Alors, pourquoi ne pas entreprendre une action unilatérale comme l’avait fait les États-Unis pour la guerre en Irak, d’autant que la plupart des pays européens se rangeraient à leurs cotés ? Car la guerre coûte cher, et la situation économique actuelle ne permet a aucun des pays du Nord d’entreprendre ce genre d’action, dont la facture s’élèverait à plusieurs dizaines de millions de dollar par jour. Et les États-Unis auraient peur de voir leur plus gros créancier, la Chine, durcir les intérêts et ainsi alourdir leur dette déjà abyssale, si ils engageaient ce genre d’action. Le souvenir des échecs au Vietnam, au Koweit et en Afghanistan sont d’ailleurs toujours dans les mémoires, ainsi que leurs prix économique et humain, ce qui explique aussi la réticence des États-Unis.
Quant à livrer des armes aux rebelles comme cela avait été le cas pour les autres révolutions de Jasmin, on y réfléchi. Mais là aussi un problème se pose : le risque de voir ces armes récupérées par les mouvements djihadistes très présents dans la région et actifs aux côtés des rebelles, comme cela s’était produit en Libye. À l’heure où la guerre contre le terrorisme est toujours la priorité de l’Occident, il serait inopportun de minimiser ce risque et d’agir dans la précipitation, surtout depuis l’intervention française au Mali. L’inaction prévôt donc.

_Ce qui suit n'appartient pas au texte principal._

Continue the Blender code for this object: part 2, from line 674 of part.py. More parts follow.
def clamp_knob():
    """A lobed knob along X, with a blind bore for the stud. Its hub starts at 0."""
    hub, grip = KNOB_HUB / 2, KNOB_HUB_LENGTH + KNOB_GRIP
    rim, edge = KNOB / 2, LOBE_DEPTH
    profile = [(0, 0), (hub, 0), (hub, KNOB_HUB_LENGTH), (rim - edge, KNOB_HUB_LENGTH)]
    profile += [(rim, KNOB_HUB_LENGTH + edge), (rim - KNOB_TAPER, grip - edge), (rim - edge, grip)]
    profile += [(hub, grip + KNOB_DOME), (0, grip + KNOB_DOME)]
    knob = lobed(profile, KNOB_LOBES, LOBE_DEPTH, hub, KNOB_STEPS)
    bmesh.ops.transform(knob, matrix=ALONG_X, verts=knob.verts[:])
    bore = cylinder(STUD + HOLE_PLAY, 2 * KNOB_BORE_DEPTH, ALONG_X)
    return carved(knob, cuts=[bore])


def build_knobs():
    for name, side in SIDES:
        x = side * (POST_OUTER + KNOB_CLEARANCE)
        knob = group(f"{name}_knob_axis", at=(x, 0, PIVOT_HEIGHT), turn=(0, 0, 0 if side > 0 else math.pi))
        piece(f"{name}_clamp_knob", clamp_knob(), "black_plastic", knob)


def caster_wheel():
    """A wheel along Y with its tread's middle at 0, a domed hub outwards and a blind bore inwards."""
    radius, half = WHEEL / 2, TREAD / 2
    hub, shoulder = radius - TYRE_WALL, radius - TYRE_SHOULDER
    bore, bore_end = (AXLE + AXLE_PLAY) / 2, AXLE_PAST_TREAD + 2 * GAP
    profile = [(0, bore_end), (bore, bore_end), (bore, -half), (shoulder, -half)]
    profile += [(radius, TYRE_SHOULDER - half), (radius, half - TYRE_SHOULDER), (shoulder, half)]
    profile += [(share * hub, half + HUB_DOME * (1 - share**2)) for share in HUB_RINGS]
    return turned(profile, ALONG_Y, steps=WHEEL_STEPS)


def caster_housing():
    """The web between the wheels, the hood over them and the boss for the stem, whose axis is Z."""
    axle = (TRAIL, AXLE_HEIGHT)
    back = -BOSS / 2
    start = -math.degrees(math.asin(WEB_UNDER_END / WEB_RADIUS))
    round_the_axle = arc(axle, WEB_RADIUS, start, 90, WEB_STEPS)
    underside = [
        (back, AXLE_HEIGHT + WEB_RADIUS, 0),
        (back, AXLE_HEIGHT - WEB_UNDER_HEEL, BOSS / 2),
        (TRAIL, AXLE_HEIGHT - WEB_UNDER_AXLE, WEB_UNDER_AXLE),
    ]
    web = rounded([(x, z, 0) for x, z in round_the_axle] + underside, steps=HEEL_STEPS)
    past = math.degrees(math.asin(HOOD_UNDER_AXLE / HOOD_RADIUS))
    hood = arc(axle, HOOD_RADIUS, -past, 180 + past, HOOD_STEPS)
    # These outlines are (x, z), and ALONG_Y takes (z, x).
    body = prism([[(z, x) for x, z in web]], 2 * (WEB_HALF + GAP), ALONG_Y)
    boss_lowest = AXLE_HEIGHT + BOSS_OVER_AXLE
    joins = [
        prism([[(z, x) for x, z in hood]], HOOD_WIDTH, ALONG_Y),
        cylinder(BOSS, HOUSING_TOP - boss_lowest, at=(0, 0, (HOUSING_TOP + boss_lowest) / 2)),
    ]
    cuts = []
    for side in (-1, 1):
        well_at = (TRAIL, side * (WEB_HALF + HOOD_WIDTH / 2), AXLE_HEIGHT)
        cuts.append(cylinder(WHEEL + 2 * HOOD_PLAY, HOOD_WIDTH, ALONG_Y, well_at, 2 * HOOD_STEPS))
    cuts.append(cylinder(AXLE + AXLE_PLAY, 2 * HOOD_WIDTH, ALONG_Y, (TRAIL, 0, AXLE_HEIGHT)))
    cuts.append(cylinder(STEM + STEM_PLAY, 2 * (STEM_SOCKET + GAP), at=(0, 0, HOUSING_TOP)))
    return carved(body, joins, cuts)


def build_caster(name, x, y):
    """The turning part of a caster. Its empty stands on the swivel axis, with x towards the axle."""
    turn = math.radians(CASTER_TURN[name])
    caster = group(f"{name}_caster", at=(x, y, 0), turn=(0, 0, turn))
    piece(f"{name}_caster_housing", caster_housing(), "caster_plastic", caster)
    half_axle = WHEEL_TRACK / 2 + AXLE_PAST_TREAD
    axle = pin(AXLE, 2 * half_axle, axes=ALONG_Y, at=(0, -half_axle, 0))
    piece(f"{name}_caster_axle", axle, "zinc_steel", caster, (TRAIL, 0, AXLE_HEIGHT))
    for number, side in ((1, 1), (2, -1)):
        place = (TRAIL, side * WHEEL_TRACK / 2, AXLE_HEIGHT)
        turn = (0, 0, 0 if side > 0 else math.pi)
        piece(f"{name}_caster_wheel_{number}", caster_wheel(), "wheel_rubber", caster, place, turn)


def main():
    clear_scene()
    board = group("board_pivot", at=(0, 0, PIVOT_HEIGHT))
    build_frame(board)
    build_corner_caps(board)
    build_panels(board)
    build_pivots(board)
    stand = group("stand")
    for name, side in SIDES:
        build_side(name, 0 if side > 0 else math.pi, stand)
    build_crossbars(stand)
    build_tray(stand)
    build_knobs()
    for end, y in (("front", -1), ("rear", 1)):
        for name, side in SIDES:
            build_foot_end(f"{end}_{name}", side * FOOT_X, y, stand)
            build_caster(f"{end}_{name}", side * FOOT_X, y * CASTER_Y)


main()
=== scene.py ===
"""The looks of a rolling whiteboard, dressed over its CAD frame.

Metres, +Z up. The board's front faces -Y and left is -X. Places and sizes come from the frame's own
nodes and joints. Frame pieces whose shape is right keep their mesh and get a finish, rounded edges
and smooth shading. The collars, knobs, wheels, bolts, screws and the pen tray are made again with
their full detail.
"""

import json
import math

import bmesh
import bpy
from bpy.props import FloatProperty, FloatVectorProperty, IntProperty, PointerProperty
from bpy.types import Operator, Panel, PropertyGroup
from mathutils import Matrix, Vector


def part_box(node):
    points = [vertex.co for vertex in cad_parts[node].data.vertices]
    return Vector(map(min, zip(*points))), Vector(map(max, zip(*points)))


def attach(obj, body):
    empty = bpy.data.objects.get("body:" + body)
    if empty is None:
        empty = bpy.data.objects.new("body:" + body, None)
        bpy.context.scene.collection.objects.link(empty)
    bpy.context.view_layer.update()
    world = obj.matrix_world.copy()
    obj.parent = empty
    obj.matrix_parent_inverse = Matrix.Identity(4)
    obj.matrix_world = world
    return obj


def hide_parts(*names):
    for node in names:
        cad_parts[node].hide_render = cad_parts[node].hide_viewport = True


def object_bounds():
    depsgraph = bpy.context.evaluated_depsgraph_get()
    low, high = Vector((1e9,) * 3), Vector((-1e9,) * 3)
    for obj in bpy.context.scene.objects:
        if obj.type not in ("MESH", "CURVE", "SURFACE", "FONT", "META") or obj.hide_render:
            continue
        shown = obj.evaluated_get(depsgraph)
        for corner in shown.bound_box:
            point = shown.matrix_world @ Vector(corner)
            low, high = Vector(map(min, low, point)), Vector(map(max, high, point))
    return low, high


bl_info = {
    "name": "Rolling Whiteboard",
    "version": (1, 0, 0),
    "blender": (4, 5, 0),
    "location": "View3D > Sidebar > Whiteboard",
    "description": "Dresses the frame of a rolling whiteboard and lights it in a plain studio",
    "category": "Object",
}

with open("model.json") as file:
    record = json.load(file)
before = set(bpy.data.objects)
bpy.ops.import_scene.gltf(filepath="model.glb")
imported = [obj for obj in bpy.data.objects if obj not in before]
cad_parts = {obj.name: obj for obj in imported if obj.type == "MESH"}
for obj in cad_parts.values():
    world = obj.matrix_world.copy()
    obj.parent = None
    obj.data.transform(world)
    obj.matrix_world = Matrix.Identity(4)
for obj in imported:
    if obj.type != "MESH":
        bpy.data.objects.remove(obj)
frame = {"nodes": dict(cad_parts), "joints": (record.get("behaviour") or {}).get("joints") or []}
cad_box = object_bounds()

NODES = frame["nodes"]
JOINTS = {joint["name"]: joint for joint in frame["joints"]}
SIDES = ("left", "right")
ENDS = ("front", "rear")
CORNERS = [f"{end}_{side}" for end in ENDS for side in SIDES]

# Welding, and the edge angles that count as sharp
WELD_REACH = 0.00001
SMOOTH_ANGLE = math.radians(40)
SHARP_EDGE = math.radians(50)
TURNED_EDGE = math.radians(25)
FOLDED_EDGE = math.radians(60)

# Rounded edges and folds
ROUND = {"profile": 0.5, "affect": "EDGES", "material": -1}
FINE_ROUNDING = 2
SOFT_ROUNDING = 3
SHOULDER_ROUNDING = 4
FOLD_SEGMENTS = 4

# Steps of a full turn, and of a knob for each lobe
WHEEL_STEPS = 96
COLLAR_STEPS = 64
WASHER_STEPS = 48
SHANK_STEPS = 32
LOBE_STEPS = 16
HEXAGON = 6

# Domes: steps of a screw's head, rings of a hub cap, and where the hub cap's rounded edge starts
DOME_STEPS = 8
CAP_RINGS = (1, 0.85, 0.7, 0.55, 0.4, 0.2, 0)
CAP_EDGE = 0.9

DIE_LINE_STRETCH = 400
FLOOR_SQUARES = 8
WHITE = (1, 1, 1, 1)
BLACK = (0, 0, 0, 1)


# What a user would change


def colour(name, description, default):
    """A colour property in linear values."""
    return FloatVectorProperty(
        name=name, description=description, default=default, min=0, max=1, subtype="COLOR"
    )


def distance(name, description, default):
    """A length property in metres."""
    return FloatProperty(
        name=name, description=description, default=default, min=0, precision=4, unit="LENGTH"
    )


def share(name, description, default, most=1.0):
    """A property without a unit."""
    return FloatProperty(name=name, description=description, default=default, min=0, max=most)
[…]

Portrait d’une guerre (AFP)
Des intérêts géostratégiques à préserver
La prudence qui semble être la règle primordiale des grandes nations face à la situation en Syrie s’explique également par la nécessité de maintenir un équilibre fragile dans cette région très instable. Car le conflit syrien s’oriente dangereusement vers un conflit confessionnel. L’islam se divise en deux courants principaux, le chiisme et le sunnisme. Or, bien que la majorité de la population soit sunnite, la Syrie appartient à l’axe chiite (car Bachar-Al-Assad fait parti de ce courant), avec l’Iran, l’Irak et le Liban, tandis que l’axe sunnite se compose de tous les autres pays du Moyen-Orient. Les rebelles syriens sont donc soutenus par les pays sunnites afin de faire tomber le dirigeant syrien, alors que l’Iran apporte un soutient militaire et logistique à Bachar-Al-Assad pour ne pas perdre ce bastion chiite. Les puissances occidentales n’ont donc pas intérêt à s’immiscer dans un conflit tournant à l’affrontement religieux, d’autant qu’elles ont des accords commerciaux avec nombre de ces pays pétroliers richissimes, toutes confessions confondues.

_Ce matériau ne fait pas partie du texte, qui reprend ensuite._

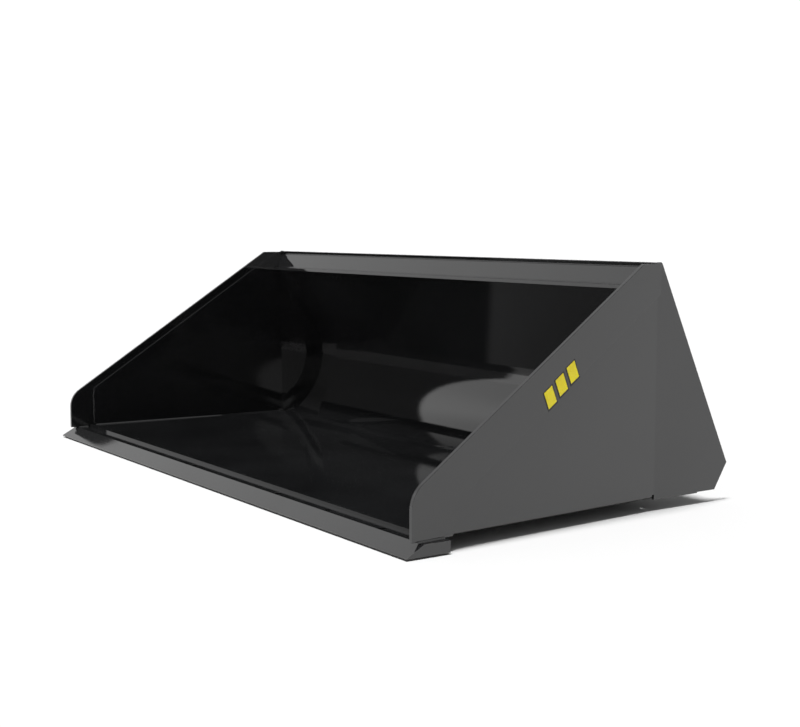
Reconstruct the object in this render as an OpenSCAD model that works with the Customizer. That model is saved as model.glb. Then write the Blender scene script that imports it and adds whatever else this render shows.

Un autre paramètre entre en considération dans cet équilibre : Israël. Le conflit israélo-palestinien qui dure depuis près de 70 ans contribue à l’instabilité de l’ensemble de la zone moyen-orientale, et le risque de guerre ouverte en Israël et l’Iran menace plus que jamais. La république islamique a fait de la destruction de l’état sioniste son cheval de bataille, et l’inflexibilité de ce dernier concernant les colonies en Palestine ne fait que jeter de l’huile sur le feu. L’Iran est d’autant plus menaçant qu’il continue a exploiter l’énergie nucléaire dans le but de s’armer de la bombe atomique, malgré les avertissements de la communauté internationale dont il se rit. Si une intervention en Syrie était décidée et qu’Israël y prenait part, ce serait une occasion pour l’Iran de lui déclarer la guerre. Sunnites et chiites pourraient alors faire front contre cet ennemi commun. Mais l’issue de la guerre serait incertaine car le rapport de force, notamment financier, est en train de s’inverser grâce au porte-feuille des pays de l’OPEP, actuellement bien plus fourni que celui des grandes puissances. Ces dernières n’ont donc pas intérêt à déstabiliser encore davantage une situation déjà bien périlleuse en intervenant directement en Syrie, au risque de déclencher un conflit bien plus large.
Une perte de légitimité source d’impuissance
En outre, les puissances occidentales n’ont plus de pouvoirs d’influence conséquents au Moyen-Orient du fait des révolutions arabes. Il leur manque également la légitimité nécessaire à intervenir, après s’être acoquiner durant des décennies avec les dictateurs en place avant ces révolutions. Bien que les peuples libérés soient reconnaissants envers les pays du Nord pour l’aide qu’ils leur ont apporté, ils n’oublient pas que leurs dictateurs avaient reçu des accueils pompeux et amicaux en Europe avant les soulèvements, d’autant que les partis islamistes aujourd’hui au pouvoir dans la plupart de ces pays ne se font pas prier pour le rappeler. Et le financement des mouvements islamistes radicaux, voire terroristes, par les puissances islamiques comme le Qatar, l’Arabie Saoudite ou l’Iran, qui se livrent à une surenchère entre groupuscules sunnites et chiites, pourrait à terme déstabiliser l’ensemble de la zone et ainsi permettre aux républiques islamiques d’imposer leurs vues à l’ensemble du continent arabo- africain.
Il est donc nécessaire et urgent que les pays du Nord s’accordent et prennent des décisions effectives sur le terrain afin d’arrêter les massacres et de rétablir la démocratie dans le monde arabe, au risque de voir se former un axe islamiste puissant et riche contre lequel il sera alors impossible de lutter.